Bhawanipatna: Several incidents of bonded labourers dying at workplaces in other states have been reported in the past.
However, the district administration has done little to curb the ever-growing menace and rehabilitate bonded labourers. As a few persons return home dead, several others are cremated or at times thrown in open at their workplaces for want of money.
Rehabilitation programmes taken up by the state government and Kalahandi district administration has been a mockery. In 2013, a sardar (middleman) chopped off hands of two bonded labourers of Pipalguda under Jayapatna block in the district which had then created a havoc across the state.
A fact finding team of the human rights commission, scores of political leaders and district administration officials had visited the village and assured the victims of help. However, the problem has not yet been addressed.

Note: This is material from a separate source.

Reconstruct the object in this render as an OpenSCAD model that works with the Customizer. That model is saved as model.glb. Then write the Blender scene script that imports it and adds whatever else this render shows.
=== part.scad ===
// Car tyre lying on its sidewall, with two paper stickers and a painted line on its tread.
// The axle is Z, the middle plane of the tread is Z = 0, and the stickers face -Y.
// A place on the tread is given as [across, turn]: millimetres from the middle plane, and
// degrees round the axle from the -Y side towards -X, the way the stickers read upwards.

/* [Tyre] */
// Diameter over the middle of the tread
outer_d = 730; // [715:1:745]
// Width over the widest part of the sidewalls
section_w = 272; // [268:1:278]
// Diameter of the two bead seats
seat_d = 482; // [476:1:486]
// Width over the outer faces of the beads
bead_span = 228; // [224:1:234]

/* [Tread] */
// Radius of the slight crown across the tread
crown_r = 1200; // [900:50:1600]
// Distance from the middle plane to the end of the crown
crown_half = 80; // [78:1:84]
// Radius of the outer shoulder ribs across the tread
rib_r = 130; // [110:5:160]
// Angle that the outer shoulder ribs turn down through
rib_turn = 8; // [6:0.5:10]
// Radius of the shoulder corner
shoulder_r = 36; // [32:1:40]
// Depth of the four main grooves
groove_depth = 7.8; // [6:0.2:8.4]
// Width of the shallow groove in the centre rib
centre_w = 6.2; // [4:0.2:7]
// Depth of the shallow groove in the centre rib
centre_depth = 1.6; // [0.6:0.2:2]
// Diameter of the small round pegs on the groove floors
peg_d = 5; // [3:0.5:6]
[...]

According to the labour department, as two bonded labourers had died outside their homeland in 2009, the figure of death cases was one in 2010 and four in 2012. Likewise, death cases reached ten in 2013, two in 2014, three in 2015, eight in 2016, five in 2017, four in 2018 and five in 2019, which are much more as per private data.
About 200 bonded labourers from Dandapat area under Dharmagarh block had migrated to outside the state and died there. Similarly, hundreds of bonded labourers from Lanjigarh, Junagarh, Thua Rampur and Koksara are reportedly working in Gujarat, Andhra Pradesh, Kerala, Goa and Tamil Nadu, official sources said.

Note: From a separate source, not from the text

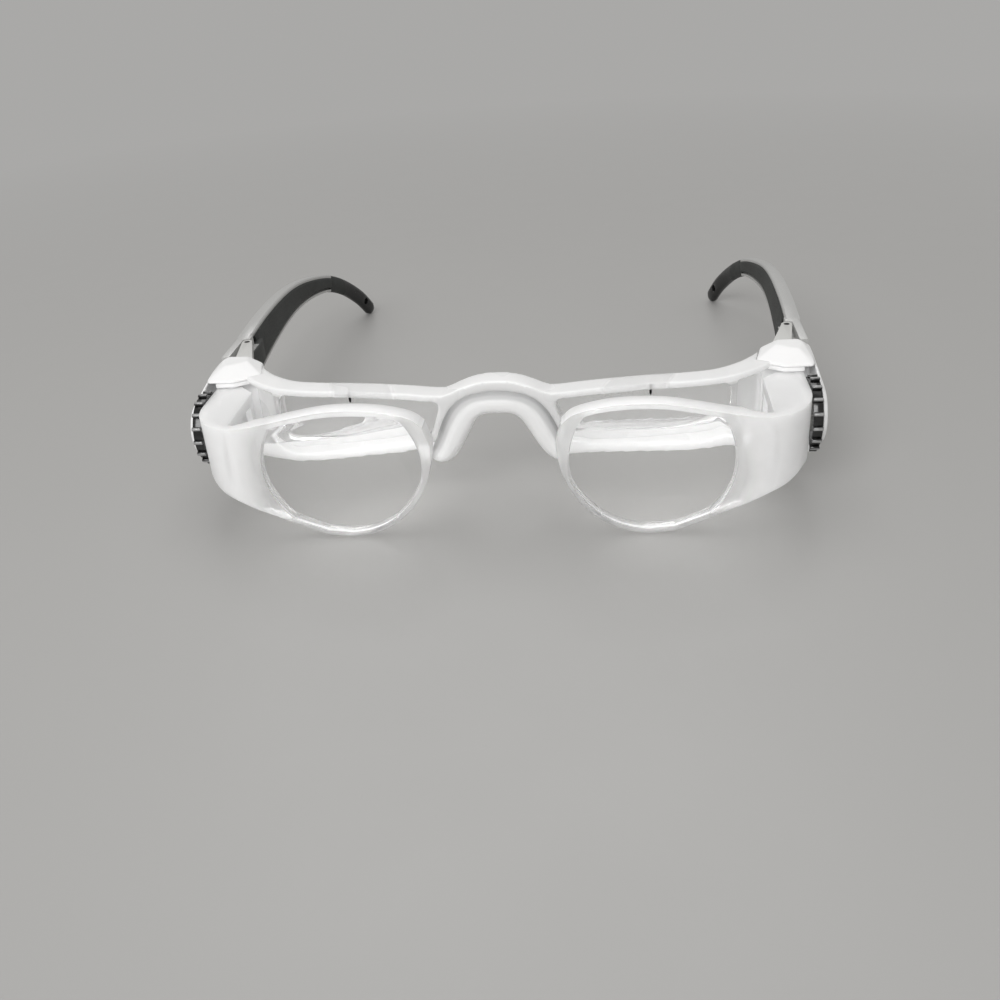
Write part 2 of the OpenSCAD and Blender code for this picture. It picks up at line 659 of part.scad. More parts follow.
module temple_liner() {
    last = shell_end * temple_steps;
    color([0.2, 0.22, 0.21])
    {
        loft([for (i = [1:last]) let (f = station_at(i))
            ring_of(i, liner_section(f[3], f[4], f[5]))]);
        translate([0, 0, tongue_low]) linear_extrude(tongue_top - tongue_low) polygon([
            [tongue_in - liner_gap, tongue_y - 0.6], [tongue_in - liner_gap, joined],
            [back_x, joined + liner_gap], [back_x, joined + pad_l], [tongue_in + 0.3, joined + pad_l],
            [tongue_in - pad_t, joined - 1], [tongue_in - pad_t, tongue_y]]);
    }
}
eyelet_station = 29;
module temple_tip() {
    first = shell_end * temple_steps;
    last = len(temple_stations) - 1;
    seat = station_at(first);
    hole = station_at(eyelet_station);
    centre = hole[0] - hole[1] * hole[4] / 2;
    color([0.14, 0.15, 0.15]) difference() {
        loft([for (i = [first:last]) let (f = station_at(i),
            k = i == last ? 0.7 : 1) ring_of(i, [for (q = tip_section(f[3], f[4]))
                [-f[4] / 2 + (q.x + f[4] / 2) * k, q.y * k]])]);
        translate(centre) rotate([0, 90, atan2(hole[1].y, hole[1].x)])
            cylinder(h = 2 * temple_w, r = eyelet_r, center = true);
    }
}
module hinge_pin() {
    color([0.7, 0.71, 0.72])
    translate([pivot_x, pivot_y, lug_low]) cylinder(h = lug_top - lug_low, r = pin_r);
}

rear_frame();
nose_saddle();
left_side() eyepiece_lens();  // eyepiece_lens_left
right_side() eyepiece_lens();  // eyepiece_lens_right
left_side() end_housing();  // end_housing_left
right_side() end_housing();  // end_housing_right
left_side() outer_cover();  // outer_cover_left
right_side() outer_cover();  // outer_cover_right
left_side() wheel_axle();  // wheel_axle_left
right_side() wheel_axle();  // wheel_axle_right
left_side() hinge_pin();  // hinge_pin_left
right_side() hinge_pin();  // hinge_pin_right
left_side() objective_carrier();  // objective_carrier_left
right_side() objective_carrier();  // objective_carrier_right
left_side() objective_lens();  // objective_lens_left
right_side() objective_lens();  // objective_lens_right
left_side() focus_wheel();  // focus_wheel_left
right_side() focus_wheel();  // focus_wheel_right
left_side() focus_pinion();  // focus_pinion_left
right_side() focus_pinion();  // focus_pinion_right
left_side() temple_shell();  // temple_shell_left
right_side() temple_shell();  // temple_shell_right
left_side() temple_liner();  // temple_liner_left
right_side() temple_liner();  // temple_liner_right
left_side() temple_tip();  // temple_tip_left
right_side() temple_tip();  // temple_tip_right
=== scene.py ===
import math

import bpy
from mathutils import Matrix, Vector


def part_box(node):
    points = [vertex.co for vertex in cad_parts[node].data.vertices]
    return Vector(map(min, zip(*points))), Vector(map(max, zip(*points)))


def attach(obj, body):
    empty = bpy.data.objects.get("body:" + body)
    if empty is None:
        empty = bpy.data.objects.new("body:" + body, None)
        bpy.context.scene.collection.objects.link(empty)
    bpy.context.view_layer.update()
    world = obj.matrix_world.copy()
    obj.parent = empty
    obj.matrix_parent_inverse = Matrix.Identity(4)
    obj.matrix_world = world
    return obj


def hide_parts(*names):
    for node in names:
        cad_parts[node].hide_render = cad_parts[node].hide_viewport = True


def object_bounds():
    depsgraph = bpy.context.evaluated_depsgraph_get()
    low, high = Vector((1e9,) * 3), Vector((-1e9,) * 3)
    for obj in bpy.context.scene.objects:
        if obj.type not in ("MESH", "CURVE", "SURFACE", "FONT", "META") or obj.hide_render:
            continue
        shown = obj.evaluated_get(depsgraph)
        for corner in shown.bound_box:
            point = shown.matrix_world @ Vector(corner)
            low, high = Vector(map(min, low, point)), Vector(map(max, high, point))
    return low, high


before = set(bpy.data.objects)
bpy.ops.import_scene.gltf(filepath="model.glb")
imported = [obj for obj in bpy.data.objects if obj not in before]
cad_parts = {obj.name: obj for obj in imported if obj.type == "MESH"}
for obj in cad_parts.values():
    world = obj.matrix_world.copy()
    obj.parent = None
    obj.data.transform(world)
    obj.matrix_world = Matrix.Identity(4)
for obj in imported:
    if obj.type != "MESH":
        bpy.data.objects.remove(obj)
cadLow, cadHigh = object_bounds()
print("frame loaded:", len(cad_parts), "solids")

mm = 0.001
frontY = cadLow.y  # front face of the carrier rims
sides = {"left": 1, "right": -1}

# reaches for merging points and for telling heights apart, and the bend that still counts as flat
clean = {"merge": 0.001 * mm, "mergeNew": 0.002 * mm, "level": 0.01 * mm,
         "flat": math.radians(0.4)}


# small helpers for working on one mesh at a time

def putDown():
    if bpy.context.mode != "OBJECT":
        bpy.ops.object.mode_set(mode="OBJECT")
    bpy.ops.object.select_all(action="DESELECT")


def pickUp(piece):
    putDown()
    piece.select_set(True)
    bpy.context.view_layer.objects.active = piece


def editAll(piece):
    pickUp(piece)
    bpy.ops.object.mode_set(mode="EDIT")
    bpy.ops.mesh.select_all(action="SELECT")


def applyModifiers(piece):
    pickUp(piece)
    for modifier in list(piece.modifiers):
        bpy.ops.object.modifier_apply(modifier=modifier.name)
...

The menace is growing due to the failure of the district administration to give people enough work under the Mahatma Gandhi National Rural Employment Guarantee Act (MGNREGA). A substantial increase in the number of unemployed youths in Kalahandi has also given rise to the ever-growing bonded labour problem in the district.

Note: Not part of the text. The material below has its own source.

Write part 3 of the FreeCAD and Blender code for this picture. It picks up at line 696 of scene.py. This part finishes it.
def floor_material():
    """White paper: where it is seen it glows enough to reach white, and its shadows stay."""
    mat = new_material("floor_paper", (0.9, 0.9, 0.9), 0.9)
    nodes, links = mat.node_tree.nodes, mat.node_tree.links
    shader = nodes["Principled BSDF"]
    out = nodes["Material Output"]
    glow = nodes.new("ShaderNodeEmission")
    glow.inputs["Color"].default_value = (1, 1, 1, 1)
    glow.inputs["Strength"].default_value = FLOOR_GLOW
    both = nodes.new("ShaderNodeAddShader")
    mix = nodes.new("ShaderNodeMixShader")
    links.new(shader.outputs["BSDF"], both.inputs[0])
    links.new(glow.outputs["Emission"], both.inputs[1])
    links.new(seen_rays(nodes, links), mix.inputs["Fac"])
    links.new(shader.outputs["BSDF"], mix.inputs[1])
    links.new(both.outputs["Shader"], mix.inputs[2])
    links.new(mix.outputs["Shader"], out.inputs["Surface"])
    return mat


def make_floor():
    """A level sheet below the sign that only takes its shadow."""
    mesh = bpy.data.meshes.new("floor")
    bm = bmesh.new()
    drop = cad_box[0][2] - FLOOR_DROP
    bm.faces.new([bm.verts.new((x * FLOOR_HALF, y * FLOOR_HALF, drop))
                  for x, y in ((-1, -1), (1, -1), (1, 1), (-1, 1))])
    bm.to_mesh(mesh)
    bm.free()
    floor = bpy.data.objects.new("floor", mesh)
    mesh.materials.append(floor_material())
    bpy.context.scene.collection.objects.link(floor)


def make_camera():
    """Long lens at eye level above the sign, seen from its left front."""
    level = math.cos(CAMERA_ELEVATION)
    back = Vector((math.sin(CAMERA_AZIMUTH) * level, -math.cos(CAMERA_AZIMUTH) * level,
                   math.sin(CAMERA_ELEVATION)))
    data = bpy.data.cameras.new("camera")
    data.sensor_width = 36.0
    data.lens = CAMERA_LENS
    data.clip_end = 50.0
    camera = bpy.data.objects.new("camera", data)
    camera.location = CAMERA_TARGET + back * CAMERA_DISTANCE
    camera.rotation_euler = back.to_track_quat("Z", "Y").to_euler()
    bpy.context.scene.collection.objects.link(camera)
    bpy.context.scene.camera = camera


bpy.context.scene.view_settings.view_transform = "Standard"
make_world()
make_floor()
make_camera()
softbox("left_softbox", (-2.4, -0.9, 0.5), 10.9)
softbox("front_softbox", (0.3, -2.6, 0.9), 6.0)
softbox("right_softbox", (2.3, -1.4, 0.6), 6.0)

Assistant Lobour Commissioner of Kalahandi Pradeep Mohanty said, “Some people are being lured by sardars (middlemen) and they migrate to outside of the state with them without furnishing adequate information before the district labour department”.
Labour department has manifold schemes for the benefit of labourers. Those who register their names with this department can avail the benefits of welfare schemes of the state government, he informed.
Achievements of the district administration in this regard have been outshined by the perennial problem of unemployment and poverty-stricken bonded labourers in Kalahandi district. Stuck between devil and deep sea, they still strive hard to eke out a living, a report said.
Although the state government has recently come forward to prevent illegal trafficking of bonded labourers, yet no one is serious about their employment. Under compulsion, the labourers borrow money from creditors to meet their household expenses and are compelled mostly to work under hazardous work atmosphere.
Notably, incidence of forced labour and debt bondage are common practices across all economic sectors in India with widely reported cases in brick kilns, mining, carpet weaving, agriculture, manual scavenging, embroidery, textile and garment manufacturing units.
PLIGHT OF BONDED LABOURERS
The Bonded Labour System (abolition) Act, 1976 defines ‘bonded labour’ as a system of forced labour under which a debtor accepts an advance in cash or kind, in exchange for a pledge of labour for the benefit of creditor. However, the agreement can either be verbal or in writing. Debt bondage denies individuals the right to choose their employer or to negotiate the terms of their contract. Workers are forced to work until they repay a debt that is constantly manipulated and augmented through the imposition of fiscal interests, penalties and deductions. Bonded labour system appears in many forms in Odisha such as customary bondage (bartan/goti/halia/baramasia), debt bondage and bondage arising out of human-trading as meagre commodities.